First up is FCF coverage which is an indicator of how safe a dividend is from decreases or halts and shows how many times FCF covers total dividend payments. Free cash flow is the cash left over after all operating investments have been made. Greater than one is a good sign and both companies have it, but Molson Coors is the clear winner here with over three times coverage. This means the company's FCF covers its total dividend payments more than three times over. Anheuser-Busch has much larger dividend growth rates, but with coverage this low it will not be sustainable. Molson Coors can increase its payout ratio and still have cash leftover.

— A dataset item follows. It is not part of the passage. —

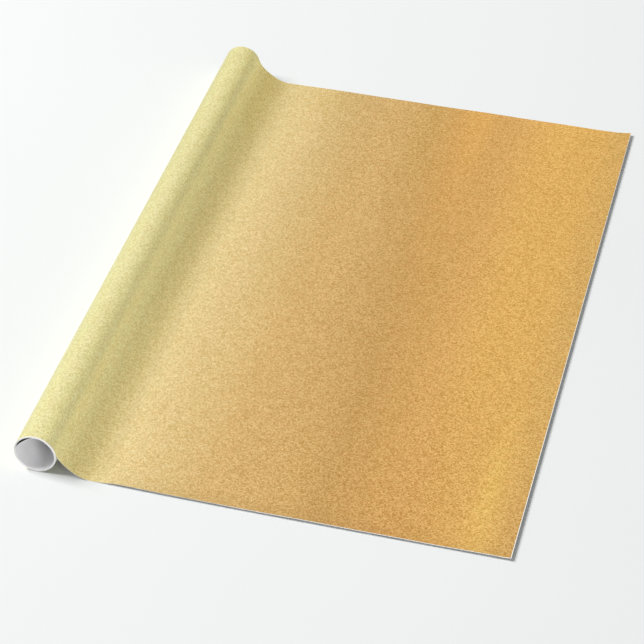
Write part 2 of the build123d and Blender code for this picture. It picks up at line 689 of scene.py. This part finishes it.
@dataclass
class PaperSurface:
    """A stretch of paper as a grid: along the web in rows, across it in columns.

    The middle surface is given as X, Y and Z over the grid. Each side of the paper lies half its thickness
    away along the normal, which is the direction along the web turned by a right angle in the cross-section.
    """

    name: str
    x: np.ndarray
    y: np.ndarray
    z: np.ndarray
    along: np.ndarray
    across: np.ndarray
    paper: float

    def build(self, finishes: list[bpy.types.Material]) -> bpy.types.Object:
        """Make the closed mesh: printed side, back, and the four cut edges between them.

        Args:
            finishes: Materials in the order of Face.

        Returns:
            The new object.
        """
        step_x = np.gradient(self.x, axis=0)
        step_z = np.gradient(self.z, axis=0)
        size = np.hypot(step_x, step_z)
        lift = np.stack([step_z / size, np.zeros_like(size), -step_x / size], axis=-1) * self.paper / 2.0
        middle = np.stack([self.x, self.y, self.z], axis=-1)
        points = np.concatenate([(middle + lift).reshape(-1, 3), (middle - lift).reshape(-1, 3)])
        quads, kinds = self._quads()
        mesh = bpy.data.meshes.new(self.name)
        mesh.from_pydata(points, [], quads)
        mesh.polygons.foreach_set("material_index", kinds)
        mesh.polygons.foreach_set("use_smooth", np.ones(len(quads), bool))
        self._lay_out(mesh, quads)
        for finish in finishes:
            mesh.materials.append(finish)
        mesh.set_sharp_from_angle(angle=SHARP_EDGE)
        mesh.validate()
        piece = bpy.data.objects.new(self.name, mesh)
        bpy.context.scene.collection.objects.link(piece)
        return piece

    def _quads(self) -> tuple[np.ndarray, np.ndarray]:
        """Number the faces of both sides and of the four edges, all facing outwards.

        Returns:
            Quads as vertex numbers, and each quad's material index.
        """
        rows, columns = self.x.shape
        top = np.arange(rows * columns).reshape(rows, columns)
        back = top + rows * columns

        def strip(a: np.ndarray, b: np.ndarray, c: np.ndarray, d: np.ndarray) -> np.ndarray:
            """Four corner arrays as rows of quads."""
            return np.stack([a, b, c, d], axis=-1).reshape(-1, 4)

        printed = strip(top[:-1, :-1], top[:-1, 1:], top[1:, 1:], top[1:, :-1])
        white = strip(back[:-1, :-1], back[1:, :-1], back[1:, 1:], back[:-1, 1:])
        near = strip(top[:-1, 0], top[1:, 0], back[1:, 0], back[:-1, 0])
        far = strip(top[:-1, -1], back[:-1, -1], back[1:, -1], top[1:, -1])
        first = strip(top[0, :-1], back[0, :-1], back[0, 1:], top[0, 1:])
        last = strip(top[-1, :-1], top[-1, 1:], back[-1, 1:], back[-1, :-1])
        bare = [white, near, far, first, last]
        quads = np.concatenate([printed, *bare])
        kinds = np.full(len(quads), Face.STOCK.value, np.int32)
        kinds[: len(printed)] = Face.PRINT.value
        return quads, kinds

    def _lay_out(self, mesh: bpy.types.Mesh, quads: np.ndarray) -> None:
        """Write the UV map "web": distance along the web and distance across it, in metres.

        Args:
            mesh: The mesh to lay out.
            quads: Its faces.
        """
        rows, columns = self.x.shape
        flat = np.stack(np.broadcast_arrays(self.along[:, None], self.across[None, :]), axis=-1)
        corners = np.tile(flat.reshape(rows * columns, 2), (2, 1))[quads.reshape(-1)]
        mesh.uv_layers.new(name="web").data.foreach_set("uv", corners.astype(np.float32).reshape(-1))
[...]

ROA measures how effectively a company uses its assets to generate returns. We add back interest expense to net income because we want operating returns not including borrowing costs. Anheuser-Busch has the better ROA with more than double that of Molson Coors, although its other metrics make up for this shortfall. In the long run a high debt to total capital ratio can cause concern. Too much debt can limit shareholder distributions due to debt covenant restrictions with debt being more senior to dividend payments. Higher debt ratios mean more cash has to go to debt holders before dividends can be paid. Molson Coors has nearly half Anheuser-Busch's average debt to capital ratio, which would indicate a healthier financial position in the future. Molson Coors' current FCF growth and FCF coverage gives them more flexibility if it chooses to pay down debt or return cash to shareholders.

Foolish Takeaway
For the long-term, Molson Coors is a good candidate for investors looking for an appealing dividend grower. It is not nearly as large as Anheuser-Busch, but still has a solid global reach with good margins. Molson Coors pays out a larger percentage of earnings than Anheuser-Busch, but can afford if with its much higher FCF coverage ratio. All of this coupled with a lower debt ratio makes Molson Coors an attractive dividend stock that warrants further review.